史上最古の自己啓発書?

自省録 (岩波文庫)

自省録 (岩波文庫)

四方田犬彦『人間を守る読書』(ISBN:4166605925)で、病床に就いたフーコーが死の直前まで読んでいたのがこの本だと知り、買い求める。なるほどたしかに、ちまたに溢れる安っぽい自己啓発書や通俗人生論を多読するなら、この本だけを繰り返し読んだほうがよい。ぱらぱらと拾い読みしただけでも、それは充分に伝わる。
しかしここでアマゾンのカスタマーレビューをチェックしたのが運の尽き。
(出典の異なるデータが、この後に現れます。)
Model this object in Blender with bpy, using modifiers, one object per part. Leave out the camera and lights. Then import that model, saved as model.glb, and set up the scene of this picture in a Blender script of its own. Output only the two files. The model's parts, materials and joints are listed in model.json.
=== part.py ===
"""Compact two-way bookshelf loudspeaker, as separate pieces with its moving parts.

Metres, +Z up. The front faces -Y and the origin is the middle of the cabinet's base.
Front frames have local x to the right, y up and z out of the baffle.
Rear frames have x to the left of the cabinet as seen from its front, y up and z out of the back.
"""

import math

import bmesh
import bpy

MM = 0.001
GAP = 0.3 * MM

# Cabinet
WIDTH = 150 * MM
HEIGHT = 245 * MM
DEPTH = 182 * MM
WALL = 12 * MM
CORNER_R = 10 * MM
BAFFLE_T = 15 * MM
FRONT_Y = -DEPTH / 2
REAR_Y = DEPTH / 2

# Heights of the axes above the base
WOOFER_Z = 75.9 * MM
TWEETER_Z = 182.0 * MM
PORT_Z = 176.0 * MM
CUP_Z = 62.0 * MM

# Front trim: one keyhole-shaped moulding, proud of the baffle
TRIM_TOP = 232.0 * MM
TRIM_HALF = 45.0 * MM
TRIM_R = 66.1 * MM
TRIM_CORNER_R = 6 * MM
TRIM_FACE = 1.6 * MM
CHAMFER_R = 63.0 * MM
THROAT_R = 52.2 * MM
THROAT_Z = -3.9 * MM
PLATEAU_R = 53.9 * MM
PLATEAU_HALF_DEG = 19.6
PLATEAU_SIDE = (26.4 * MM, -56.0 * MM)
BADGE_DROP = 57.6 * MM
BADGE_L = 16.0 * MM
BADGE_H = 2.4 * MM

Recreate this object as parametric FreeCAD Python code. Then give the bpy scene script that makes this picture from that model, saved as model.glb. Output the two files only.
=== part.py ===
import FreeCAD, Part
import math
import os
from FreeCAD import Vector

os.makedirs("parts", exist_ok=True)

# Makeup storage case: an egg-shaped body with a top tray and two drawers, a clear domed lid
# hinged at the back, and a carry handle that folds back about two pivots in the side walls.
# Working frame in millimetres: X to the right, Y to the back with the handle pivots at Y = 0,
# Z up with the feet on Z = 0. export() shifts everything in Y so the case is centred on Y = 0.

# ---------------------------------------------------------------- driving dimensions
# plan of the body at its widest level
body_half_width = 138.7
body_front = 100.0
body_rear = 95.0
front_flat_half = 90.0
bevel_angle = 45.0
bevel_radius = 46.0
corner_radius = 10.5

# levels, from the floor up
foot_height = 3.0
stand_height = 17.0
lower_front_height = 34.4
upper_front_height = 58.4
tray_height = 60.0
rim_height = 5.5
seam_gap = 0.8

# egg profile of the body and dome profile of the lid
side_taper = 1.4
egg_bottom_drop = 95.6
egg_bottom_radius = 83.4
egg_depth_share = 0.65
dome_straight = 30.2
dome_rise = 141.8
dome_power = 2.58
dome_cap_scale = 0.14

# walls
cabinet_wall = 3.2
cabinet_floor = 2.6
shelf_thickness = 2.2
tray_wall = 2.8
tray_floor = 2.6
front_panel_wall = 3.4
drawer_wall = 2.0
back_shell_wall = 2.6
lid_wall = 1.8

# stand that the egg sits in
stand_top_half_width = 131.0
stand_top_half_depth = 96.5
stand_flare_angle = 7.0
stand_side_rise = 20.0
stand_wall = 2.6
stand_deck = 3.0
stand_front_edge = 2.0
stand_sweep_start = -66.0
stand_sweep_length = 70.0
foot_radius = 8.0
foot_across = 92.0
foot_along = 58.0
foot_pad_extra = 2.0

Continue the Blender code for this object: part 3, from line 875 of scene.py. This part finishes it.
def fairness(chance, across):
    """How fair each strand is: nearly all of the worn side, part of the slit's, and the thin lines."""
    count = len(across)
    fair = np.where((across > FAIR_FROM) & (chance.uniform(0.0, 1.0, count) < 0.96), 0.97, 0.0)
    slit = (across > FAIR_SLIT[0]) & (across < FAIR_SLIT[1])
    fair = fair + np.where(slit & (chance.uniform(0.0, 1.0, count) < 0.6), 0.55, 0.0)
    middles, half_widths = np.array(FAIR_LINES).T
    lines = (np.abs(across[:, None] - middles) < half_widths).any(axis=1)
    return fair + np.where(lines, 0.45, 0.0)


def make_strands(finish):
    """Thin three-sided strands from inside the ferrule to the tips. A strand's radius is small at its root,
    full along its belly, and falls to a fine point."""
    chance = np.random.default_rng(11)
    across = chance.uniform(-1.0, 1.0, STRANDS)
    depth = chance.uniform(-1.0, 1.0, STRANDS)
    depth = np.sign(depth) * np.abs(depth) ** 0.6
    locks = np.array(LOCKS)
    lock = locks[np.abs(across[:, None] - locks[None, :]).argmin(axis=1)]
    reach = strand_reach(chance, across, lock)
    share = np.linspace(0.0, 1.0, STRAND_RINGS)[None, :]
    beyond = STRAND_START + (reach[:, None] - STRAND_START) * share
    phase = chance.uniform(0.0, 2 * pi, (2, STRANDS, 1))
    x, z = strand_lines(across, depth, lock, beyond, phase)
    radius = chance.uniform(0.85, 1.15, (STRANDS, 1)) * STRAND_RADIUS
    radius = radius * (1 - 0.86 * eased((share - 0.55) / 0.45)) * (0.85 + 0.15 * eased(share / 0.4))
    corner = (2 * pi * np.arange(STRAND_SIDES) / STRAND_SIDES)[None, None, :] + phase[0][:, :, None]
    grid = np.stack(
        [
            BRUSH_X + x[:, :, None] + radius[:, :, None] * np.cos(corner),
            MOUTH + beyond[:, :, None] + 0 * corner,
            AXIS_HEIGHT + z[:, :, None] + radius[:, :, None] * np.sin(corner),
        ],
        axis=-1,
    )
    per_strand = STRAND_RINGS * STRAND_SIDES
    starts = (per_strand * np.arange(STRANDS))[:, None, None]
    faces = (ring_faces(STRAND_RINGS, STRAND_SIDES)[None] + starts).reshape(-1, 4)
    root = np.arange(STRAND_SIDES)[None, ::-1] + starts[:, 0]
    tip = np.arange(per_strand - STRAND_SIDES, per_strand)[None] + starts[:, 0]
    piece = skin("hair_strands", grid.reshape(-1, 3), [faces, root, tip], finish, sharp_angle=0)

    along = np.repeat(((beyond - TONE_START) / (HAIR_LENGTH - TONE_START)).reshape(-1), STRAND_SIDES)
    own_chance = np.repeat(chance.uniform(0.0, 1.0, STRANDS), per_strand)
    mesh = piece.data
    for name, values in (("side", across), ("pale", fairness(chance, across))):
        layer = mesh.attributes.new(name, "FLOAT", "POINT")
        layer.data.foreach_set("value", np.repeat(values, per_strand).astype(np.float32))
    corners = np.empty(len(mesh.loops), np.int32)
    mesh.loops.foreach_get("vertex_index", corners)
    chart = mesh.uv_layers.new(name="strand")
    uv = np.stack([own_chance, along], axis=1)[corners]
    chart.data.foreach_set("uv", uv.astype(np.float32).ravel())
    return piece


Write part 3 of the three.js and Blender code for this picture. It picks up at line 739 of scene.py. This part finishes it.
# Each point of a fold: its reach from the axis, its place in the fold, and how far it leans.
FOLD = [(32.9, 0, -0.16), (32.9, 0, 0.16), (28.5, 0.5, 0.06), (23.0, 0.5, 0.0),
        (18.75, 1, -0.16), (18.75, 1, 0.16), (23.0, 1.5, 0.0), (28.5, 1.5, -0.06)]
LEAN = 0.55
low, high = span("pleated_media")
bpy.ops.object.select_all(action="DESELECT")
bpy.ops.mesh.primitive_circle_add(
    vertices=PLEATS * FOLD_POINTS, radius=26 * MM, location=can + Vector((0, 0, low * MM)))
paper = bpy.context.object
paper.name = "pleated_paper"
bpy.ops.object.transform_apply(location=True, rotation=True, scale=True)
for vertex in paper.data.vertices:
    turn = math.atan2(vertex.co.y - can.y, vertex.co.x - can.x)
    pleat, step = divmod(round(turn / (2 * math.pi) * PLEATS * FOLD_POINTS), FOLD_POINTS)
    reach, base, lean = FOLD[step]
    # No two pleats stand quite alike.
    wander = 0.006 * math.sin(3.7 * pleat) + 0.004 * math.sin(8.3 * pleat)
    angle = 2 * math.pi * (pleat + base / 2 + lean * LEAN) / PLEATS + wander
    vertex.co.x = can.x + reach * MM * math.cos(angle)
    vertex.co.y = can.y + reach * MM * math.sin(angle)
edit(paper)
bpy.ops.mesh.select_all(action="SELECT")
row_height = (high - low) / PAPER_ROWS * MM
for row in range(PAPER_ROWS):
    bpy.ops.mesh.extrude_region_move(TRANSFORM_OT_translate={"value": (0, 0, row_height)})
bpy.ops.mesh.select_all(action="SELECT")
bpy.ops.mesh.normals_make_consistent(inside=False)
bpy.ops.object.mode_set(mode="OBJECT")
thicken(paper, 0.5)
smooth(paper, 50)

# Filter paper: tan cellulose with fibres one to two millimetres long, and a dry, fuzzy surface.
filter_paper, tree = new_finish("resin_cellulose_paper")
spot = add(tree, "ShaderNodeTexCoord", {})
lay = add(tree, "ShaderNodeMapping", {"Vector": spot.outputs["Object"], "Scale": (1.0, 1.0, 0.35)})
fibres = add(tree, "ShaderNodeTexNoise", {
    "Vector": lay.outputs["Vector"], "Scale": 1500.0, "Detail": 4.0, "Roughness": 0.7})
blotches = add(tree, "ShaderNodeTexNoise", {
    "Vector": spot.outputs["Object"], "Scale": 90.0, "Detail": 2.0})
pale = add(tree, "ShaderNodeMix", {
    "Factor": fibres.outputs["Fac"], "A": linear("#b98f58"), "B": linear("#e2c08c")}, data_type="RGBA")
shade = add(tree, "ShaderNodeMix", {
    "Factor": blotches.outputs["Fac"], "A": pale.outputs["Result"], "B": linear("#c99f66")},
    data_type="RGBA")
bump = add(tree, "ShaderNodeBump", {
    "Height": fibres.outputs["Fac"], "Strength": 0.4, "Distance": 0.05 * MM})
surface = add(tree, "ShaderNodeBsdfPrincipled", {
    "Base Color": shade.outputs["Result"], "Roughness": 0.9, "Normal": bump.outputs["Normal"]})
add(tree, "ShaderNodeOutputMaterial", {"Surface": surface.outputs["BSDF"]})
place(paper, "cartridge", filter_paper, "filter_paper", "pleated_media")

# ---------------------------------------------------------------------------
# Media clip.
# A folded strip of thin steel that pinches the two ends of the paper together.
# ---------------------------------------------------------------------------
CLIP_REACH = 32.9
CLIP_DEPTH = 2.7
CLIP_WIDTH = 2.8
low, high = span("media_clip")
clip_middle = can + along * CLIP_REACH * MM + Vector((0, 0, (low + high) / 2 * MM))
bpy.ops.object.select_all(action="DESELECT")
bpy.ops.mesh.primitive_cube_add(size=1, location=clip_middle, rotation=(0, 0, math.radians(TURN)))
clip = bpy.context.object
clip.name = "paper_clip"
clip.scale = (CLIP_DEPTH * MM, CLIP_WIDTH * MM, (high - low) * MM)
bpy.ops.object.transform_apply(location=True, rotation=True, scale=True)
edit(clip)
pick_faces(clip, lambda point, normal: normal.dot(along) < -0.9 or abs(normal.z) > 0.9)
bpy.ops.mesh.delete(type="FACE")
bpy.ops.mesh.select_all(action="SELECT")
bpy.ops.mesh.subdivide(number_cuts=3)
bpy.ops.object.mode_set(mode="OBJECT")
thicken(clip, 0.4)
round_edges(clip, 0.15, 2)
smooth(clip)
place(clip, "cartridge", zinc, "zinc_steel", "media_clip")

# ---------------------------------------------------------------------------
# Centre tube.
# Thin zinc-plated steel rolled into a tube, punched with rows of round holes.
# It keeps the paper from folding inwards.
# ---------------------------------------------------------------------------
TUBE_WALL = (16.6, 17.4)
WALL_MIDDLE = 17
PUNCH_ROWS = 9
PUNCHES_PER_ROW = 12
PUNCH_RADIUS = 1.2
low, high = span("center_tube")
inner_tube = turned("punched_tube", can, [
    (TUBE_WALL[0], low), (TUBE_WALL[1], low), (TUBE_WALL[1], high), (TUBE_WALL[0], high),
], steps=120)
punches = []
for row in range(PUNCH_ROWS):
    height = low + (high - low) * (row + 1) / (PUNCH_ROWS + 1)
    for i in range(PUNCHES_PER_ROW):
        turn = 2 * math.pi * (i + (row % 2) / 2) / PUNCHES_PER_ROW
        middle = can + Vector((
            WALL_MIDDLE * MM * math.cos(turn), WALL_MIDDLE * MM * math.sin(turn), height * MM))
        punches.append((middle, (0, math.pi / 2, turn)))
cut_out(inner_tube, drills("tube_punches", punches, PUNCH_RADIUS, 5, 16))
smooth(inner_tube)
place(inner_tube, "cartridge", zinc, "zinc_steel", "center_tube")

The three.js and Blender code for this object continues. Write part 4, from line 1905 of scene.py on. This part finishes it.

『自省録』には多くのひとが讃辞を寄せているのだが、どうも「安っぽい自己啓発書や通俗人生論」に感動したかのような文体が目に付くのだ。そこで同じレビュアーがほかにはどんなものを褒めているかを調べると、エンターテインメント系の映画や小説(これらはまだよい)、そしてまさしく「安っぽい自己啓発書や通俗人生論」(戸塚宏の著作を絶賛しているひとさえいる)であることが多いのだ。ナンカイなゲンダイシソーやゲンダイブンガクに親しんでいるレビュアーはあまりいない。
だから悪いというわけではない。というかこのように「アマゾンのカスタマーレビューなんて、くだらない連中の吹き溜まりだぜ」と思い上がるのを、古代ローマの賢帝は戒めている。だいたい「晩年のフーコーが愛読していた」なんてのを四方田犬彦経由で知って手を出すオレのほうが、「安っぽい自己啓発書や通俗人生論」を多読した末にこの本に行き着いて平安を得たひとよりも、はるかに卑小な存在かもしれない。「また私は同胞にたいして怒ることもできず、憎む事もできない。(中略)そして人にたいして腹を立てたり毛嫌いしたりするのはとりもなおさずお互いに邪魔し合うことなのである」。その通りです。ごめんなさい。虚心に読みます。